Today, I returned to the Century Hills neighborhood, which I’ve already seen a couple of times, on Days 6 and 58. (Such is my luck with random path selection). This section did offer a couple of things I hadn’t seen before.
There is a different and more limited selection of house models, most of which have side gables and side entrances. There aren’t a lot of garages, so houses have driveways that lead up to the front windows. The lack of front doors coupled with long blank roofs facing the street is unique experience visually.
I also had passed the neighborhood shopping center which was bustling. There is a recently constructed outbuilding in the shopping center. Though it’s vacant, when I passed there were people in the building. Perhaps it won’t be vacant long. This portion of Buckhorn feels like a hub, with lots of activity including several people on foot despite temperatures in the mid 20s. Buckhorn is also served by a bus line and the Squires Road Trail. It passes by Berry Hill Park; though I didn’t walk past the park today, I could see construction just underway for a new skate park there.
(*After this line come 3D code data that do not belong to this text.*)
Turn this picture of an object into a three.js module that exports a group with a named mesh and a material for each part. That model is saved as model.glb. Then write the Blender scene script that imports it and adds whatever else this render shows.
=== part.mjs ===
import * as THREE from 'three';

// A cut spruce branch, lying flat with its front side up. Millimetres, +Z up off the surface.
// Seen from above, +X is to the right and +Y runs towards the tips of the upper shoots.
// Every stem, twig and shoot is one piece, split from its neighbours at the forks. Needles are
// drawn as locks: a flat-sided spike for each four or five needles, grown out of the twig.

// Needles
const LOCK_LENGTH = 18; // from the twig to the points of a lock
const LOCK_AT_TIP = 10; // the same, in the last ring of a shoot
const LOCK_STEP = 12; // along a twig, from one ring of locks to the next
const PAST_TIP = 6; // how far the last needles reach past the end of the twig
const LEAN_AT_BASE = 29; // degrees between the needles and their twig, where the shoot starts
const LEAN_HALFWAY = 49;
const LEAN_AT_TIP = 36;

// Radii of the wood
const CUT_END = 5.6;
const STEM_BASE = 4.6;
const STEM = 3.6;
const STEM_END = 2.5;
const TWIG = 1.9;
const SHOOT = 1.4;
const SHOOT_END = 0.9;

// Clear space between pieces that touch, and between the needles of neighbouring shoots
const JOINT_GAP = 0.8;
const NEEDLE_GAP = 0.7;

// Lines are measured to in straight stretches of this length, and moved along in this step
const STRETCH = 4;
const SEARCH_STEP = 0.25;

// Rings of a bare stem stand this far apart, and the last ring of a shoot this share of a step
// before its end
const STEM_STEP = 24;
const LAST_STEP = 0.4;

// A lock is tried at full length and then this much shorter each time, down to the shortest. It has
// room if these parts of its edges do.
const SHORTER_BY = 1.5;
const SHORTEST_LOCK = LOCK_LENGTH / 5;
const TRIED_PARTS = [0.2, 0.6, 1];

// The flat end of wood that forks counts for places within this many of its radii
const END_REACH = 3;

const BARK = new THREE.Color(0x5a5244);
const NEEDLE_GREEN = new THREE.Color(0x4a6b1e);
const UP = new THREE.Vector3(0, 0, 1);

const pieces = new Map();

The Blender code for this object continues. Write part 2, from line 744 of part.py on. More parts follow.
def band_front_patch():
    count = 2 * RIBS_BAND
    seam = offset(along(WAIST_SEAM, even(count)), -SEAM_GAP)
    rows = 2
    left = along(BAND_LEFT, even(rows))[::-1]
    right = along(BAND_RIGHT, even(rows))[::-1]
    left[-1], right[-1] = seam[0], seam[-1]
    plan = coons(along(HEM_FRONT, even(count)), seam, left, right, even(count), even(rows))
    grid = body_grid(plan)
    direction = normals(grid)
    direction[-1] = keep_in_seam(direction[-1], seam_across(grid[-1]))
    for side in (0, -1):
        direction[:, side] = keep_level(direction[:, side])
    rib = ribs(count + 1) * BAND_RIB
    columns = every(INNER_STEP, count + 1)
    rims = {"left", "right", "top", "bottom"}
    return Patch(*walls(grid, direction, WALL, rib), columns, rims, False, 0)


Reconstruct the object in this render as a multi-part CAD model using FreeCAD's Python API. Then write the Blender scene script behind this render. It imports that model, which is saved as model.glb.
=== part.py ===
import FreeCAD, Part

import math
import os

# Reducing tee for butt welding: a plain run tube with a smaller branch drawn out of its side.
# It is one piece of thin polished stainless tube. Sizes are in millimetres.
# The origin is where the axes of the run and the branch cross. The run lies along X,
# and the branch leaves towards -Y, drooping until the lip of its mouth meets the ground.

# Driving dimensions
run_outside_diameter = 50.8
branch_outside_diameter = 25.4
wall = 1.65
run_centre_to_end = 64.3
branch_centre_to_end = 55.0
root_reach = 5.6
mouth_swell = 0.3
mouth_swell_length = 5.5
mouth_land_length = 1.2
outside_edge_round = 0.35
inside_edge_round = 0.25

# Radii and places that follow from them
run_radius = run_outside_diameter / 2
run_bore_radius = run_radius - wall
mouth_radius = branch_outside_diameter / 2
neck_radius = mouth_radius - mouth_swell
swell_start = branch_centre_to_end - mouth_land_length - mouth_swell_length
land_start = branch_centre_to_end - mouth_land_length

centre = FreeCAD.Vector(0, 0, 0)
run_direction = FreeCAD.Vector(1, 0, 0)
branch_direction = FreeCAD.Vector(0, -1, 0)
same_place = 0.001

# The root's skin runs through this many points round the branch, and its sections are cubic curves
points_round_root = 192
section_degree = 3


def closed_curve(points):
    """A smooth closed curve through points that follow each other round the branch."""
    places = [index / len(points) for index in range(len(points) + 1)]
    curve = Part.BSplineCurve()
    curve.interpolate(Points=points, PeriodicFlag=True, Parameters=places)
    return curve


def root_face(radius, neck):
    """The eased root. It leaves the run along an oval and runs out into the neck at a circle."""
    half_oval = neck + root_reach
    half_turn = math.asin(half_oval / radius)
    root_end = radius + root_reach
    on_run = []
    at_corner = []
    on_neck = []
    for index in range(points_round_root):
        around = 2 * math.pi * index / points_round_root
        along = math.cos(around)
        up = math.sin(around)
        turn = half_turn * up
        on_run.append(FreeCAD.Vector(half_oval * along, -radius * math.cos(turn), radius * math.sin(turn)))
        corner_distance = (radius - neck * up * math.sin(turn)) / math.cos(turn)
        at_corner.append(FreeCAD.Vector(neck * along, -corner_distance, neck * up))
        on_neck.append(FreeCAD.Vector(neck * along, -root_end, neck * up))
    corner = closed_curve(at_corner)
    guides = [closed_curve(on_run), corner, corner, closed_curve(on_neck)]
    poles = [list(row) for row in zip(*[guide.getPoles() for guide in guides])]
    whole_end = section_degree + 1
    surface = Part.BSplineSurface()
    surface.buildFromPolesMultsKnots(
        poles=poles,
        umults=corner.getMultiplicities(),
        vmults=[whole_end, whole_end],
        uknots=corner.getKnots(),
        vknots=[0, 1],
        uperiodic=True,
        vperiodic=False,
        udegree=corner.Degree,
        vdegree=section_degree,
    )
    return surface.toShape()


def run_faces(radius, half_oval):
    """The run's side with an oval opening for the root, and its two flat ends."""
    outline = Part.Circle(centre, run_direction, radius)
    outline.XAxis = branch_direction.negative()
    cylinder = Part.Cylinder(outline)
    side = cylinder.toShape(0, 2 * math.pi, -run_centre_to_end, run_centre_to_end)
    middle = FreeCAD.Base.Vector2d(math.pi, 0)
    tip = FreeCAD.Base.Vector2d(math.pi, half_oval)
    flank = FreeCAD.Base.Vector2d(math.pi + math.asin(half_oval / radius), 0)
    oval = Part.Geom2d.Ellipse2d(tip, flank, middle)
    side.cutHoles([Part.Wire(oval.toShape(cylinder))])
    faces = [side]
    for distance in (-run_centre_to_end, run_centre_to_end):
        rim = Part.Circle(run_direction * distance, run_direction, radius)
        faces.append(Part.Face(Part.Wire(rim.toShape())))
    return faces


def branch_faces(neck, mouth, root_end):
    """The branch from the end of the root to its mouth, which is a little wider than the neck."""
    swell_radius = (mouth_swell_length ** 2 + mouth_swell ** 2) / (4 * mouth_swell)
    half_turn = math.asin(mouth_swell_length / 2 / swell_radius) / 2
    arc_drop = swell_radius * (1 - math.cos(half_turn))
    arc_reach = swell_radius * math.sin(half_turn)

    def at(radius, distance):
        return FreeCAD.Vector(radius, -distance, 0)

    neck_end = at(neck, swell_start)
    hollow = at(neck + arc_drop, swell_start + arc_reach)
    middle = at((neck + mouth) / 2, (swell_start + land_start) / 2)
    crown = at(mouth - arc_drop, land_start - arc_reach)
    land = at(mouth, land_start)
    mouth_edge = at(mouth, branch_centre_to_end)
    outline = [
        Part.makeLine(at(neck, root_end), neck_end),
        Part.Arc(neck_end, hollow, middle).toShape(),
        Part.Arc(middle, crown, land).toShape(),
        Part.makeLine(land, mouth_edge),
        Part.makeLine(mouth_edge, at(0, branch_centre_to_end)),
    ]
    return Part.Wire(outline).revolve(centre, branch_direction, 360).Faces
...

The combination of public space (specifically the park) and retail seems to work together to generate investment and pedestrian trips that one imagines should strengthen the neighborhood. But while it’s evident here, it’s impact seems to be fairly limited–in fact, I’ve already noted how the sidewalks seem to be taken for granted in one of the nearby portions of the neighborhood. In light of my recent readings on the impacts of street grids, I’m inclined to think street layout has something to do with this.